At the Shalimar, Kai and Maggie find Mósí, who turns out to be the divine, cat-like bookkeeper for the club’s fighting ring. Mósí tricks Maggie into agreeing to a fight to the death, the danger of which frustrates Kai. Once Maggie is in the ring, her opponent reveals himself to be Neizghání. The two fight, and Neizghání is playful at first. Maggie, however, takes out all her complicated feelings about her former mentor and love on the man himself. Even though Maggie uses her clan powers, Neizghání is too strong, and the fight ends when he tries to rip her heart out. Maggie falls unconscious as she considers giving up.
When Maggie wakes up, she is back at Grace’s and has been healed by Kai. Having faced Neizghání, Maggie is now ready to trust Kai, and the two kiss. Maggie, who has since figured out that she will find Neizghání at the place where he abandoned her, leads Kai, Rissa, and Clive towards the edge of Dinétah territory. The Thirsty Boys, who have teamed up with the Goodacres, join, too. When they reach the mine where Neizghání abandoned Maggie, Maggie finds Coyote. He reveals that he was behind all of Maggie’s monster attacks, going back as far as the death of her grandmother, all in an attempt to have her trained by Neizghání, the greatest Dinétah warrior.

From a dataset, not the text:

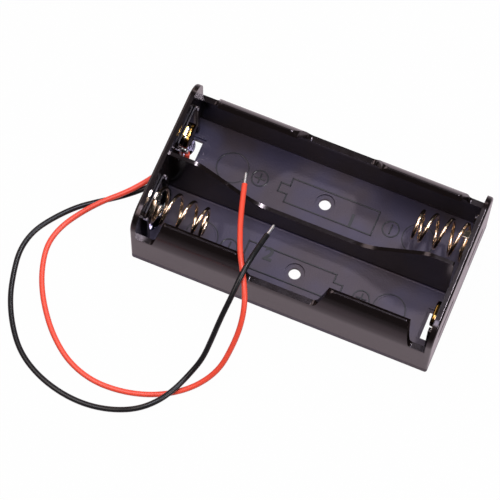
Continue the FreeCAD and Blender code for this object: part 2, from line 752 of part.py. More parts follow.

Maggie is distraught at this realization and runs back to the others. There, Neizghání appears and reveals that Kai has betrayed Maggie the whole time. Although Maggie is initially traumatized by this further betrayal, Kai eventually convinces her that his feelings for her became real. Maggie concocts a plan to trap Neizghání, although it involves appearing to kill Kai. Their companions—Rissa, Clive, and the Thirsty Boys—are fooled by this deception and now consider Maggie herself to be a traitor. Maggie returns to her trailer alone, but there she finds Grandpa Tah, luckily still alive. As the novel closes, she and Tah await Kai’s return together.